The FBI classifies domestic terrorism threats into four main categories: racially motivated violent extremism, anti-government/anti-authority extremism, animal rights/environmental extremism, and abortion extremism. The drivers of these domestic violent extremists include perceptions of government or law enforcement overreach, socio-political conditions, and reactions to legislative actions, and they remain constant. Although domestic terrorism activity may fall outside of these four categories, the vast majority of our investigations can be characterized as one of the above. We anticipate racial minorities, the United States government, and law enforcement will continue to be significant targets for many domestic terrorists. Domestic terrorists have targeted law enforcement officers both proactively and directly as primary targets, as well as reactively, within the context of routine duties or other law enforcement encounters. Individuals adhering to racially motivated violent extremism ideology have been responsible for the most lethal incidents, however, and the FBI assesses the threat of violence and lethality posed by racially motivated violent extremists will continue.
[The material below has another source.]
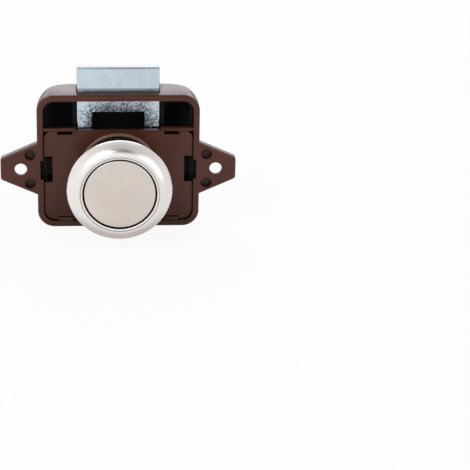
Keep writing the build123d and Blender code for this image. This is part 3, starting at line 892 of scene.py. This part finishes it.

Radicalization to violence of domestic terrorists is increasingly taking place online, where violent extremists can use social media for the distribution of propaganda, recruitment, target selection, and incitement to violence. Through the Internet, violent extremists around the world have access to our local communities to target and recruit and spread their messages of hate on a global scale, as we saw in the recent attack in Christchurch, New Zealand. In recent years, we increasingly have seen domestic terrorists communicating with like-minded individuals overseas and the domestic terrorists traveling to meet with these individuals. The increasingly global nature of the threat has enabled violent extremists to engage other like-minded individuals without having to join organized groups. We are working with our foreign partners to investigate subjects in their countries who may be radicalizing Americans to take violent action inside this country.

In line with our mission to protect the American people and uphold the Constitution of the United States, no FBI investigation can be opened solely on the basis of First Amendment-protected activity. Thus, the FBI does not investigate mere association with groups or movements. In order to predicate a domestic terrorism investigation of an individual, the FBI must have information that the individual is perpetuating violent, criminal actions in furtherance of an ideology.

As the threat to harm the United States and United States interests evolves, we must adapt to and confront these challenges, relying heavily on the strength of our federal, state, local, tribal, territorial, and international partnerships. Along with our domestic and foreign partners, we constantly collect and analyze intelligence concerning the ongoing threats posed by FTOs, HVEs, and domestic terrorists. We also continue to emphasize the importance of information sharing with federal, state, local, tribal and territorial agencies assigned to our Joint Terrorism Task Forces around the country, and with our military and international partners.

Chairman Thompson, Ranking Member Rogers, and members of the committee, thank you for the opportunity to testify concerning the evolving terrorism threat to the homeland. Be assured the FBI continues to strive to work and share information more efficiently, and to utilize all lawful investigative techniques and methods to combat these terrorist threats to the United States. We are grateful for the support that you and this committee have provided to the FBI. I look forward to answering any questions you might have on this topic.